The down-zoning amendment
The new amendment expands North Carolina’s protections against nonconsensual down-zoning, which previously covered only down-zonings requested by members of the public. Now, consent is required even when a local government initiates the down-zoning. It defines down-zoning as any “zoning ordinance that affects an area of land in one of the following ways:
- By decreasing the development density …
- By reducing the permitted uses of the land … to fewer uses …
- By creating any type of nonconformity on land not in a residential zoning district … ”
Under this definition, a nonconsensual, city-initiated rezoning that reduces residential density from eight units per acre to six units is now illegal. So is a nonconsensual rezoning that imposes a height limit of two stories in a commercial district where one building is three stories tall.
Finally, the law is retroactive for 180 days, and would therefore reverse some rezonings enacted since June 14, 2024.
How zoning will change
The day-to-day practice of zoning may change only marginally. Arizona, Florida, and Oregon have had decades of experience working under similar laws, and their practice of zoning does not differ radically from other states.
Most obviously, the law prevents egregious down-zonings. For example, the Town of Nags Head, in response to a proposal to build workforce housing, instead banned multifamily housing from the only district where it had previously been allowed. Such exclusionary hardball is no longer legal.
But most of the regular business of rezonings, planning, and development will continue as usual.
North Carolina planners may now be more cautious, taking care to avoid accidental down-zonings that would void their work. They might also be hesitant to grant development rights that they cannot later rescind or revise.

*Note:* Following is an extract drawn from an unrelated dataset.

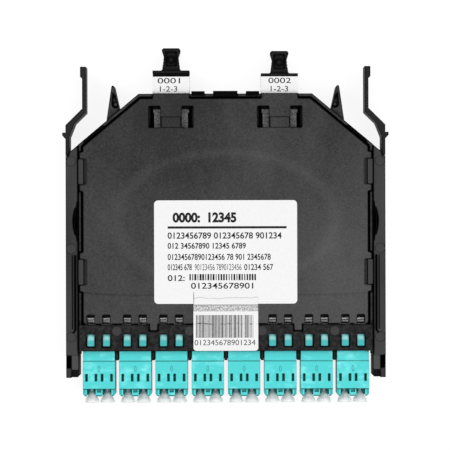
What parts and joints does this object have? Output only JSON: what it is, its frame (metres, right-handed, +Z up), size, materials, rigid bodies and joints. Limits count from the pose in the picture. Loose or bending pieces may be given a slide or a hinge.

Objections and potential hard cases
Skeptics may reasonably point to administrative difficulties or cases where downzoning seems to be firmly in the public interest. Let’s give some of these objections careful consideration.
Separating noxious uses from homes. One of the best arguments for zoning is that it creates a limited place for land uses that pollute or create safety hazards. But what if a locality has allowed a noxious industrial use adjacent to a neighborhood and now wishes to prohibit it? The locality, recognizing its past error, will now need to compensate the owner to obtain down-zoning consent. The compensation might be cash, but it might involve up-zoning the land to allow some more valuable (but less offensive) use or a swap for city-owned land in a more appropriate location.
Making space for industry. A more common problem might be how to set aside land for industrial growth if existing rights to residential uses cannot be extinguished nearby. Planners will have to work through consent-based models, identifying landowners who see value in shifting to industrial use and appropriate buffer zones.
Protecting agricultural or rural land. Many planners and citizens want to keep rural areas rural. Zoning is one way to do so, but it has always been an unfair way, creating a public benefit at the expense of rural landowners who lose land value. Conservationists have fairer options, including purchasing long-term conservation easements (although the state ought not allow these in perpetuity). And planners can do what they ought to have done long ago: reduce regulation in high-demand cities and suburbs to accommodate growth there rather than pushing it into far-flung rural areas.
Adopting form-based codes. Some localities have adopted aspects of form-based zoning, which regulates the shape and placement of buildings to achieve a desired urban design. Form-based zoning might require that a new building have a pitched roof and rear parking, for example. Switching to a form-based code often makes some existing structures nonconforming, a cost proponents have considered too lightly. The amended law likely blocks the non-consensual adoption of form-based codes in non-residential areas. Planners can instead offer optional form-based overlays.
Good faith compliance and universal written consent. The strongest objection to the amendment may be its operational difficulty. First, it is unrealistic to imagine cities getting written consent from all property owners in a broad area subject to rezoning. Second, any complex zoning change, even one undertaken in good faith with due diligence, might accidentally introduce a nonconformity. To ensure that major rezoning efforts are not reversed by minor flaws, planners should specify that the rezoning does not apply where it creates a nonconformity.
Potential modifications
As the General Assembly weighs these objections and other public feedback on the new law, it may wish to consider some modifications:
Clarifications. Some terms in the law’s definition of down-zoning, like “residential zoning district,” could be interpreted in several ways. Most importantly, the second point should be rewritten to clearly protect all currently allowed uses.
Limited look-back. If down-zonings are banned, then up-zonings are irreversible. To help local officials overcome their reasonable caution, the General Assembly could allow localities to reverse or revise a rezoning within a probationary period, perhaps five or ten years. This would allow bold up-zoning with subsequent refinement, as in Charlotte.
Allow Arizona-style buyouts and/or exceptions. In Arizona, a locality may down-zone unless a property owner can show that this has diminished her property value. In that case, the locality must either waive the down-zoning for the owner or compensate her. In practice, localities have chosen waivers on a property-by-property basis as owners raise objections. Arizona’s law also has several exceptions, such as allowing uncompensated down-zonings to restrict heavy industry and adult-oriented businesses.
Conclusion
North Carolina took a bold step to protect property rights from local restrictions. Although the change is powerful, it will restrict few legitimate, desirable local regulations while forcing planners to take more permissive, affirmative approaches to land use. It’s a small start toward reducing the thicket of land-use restrictions which prevent North Carolinians from providing homes, jobs, and services to their neighbors.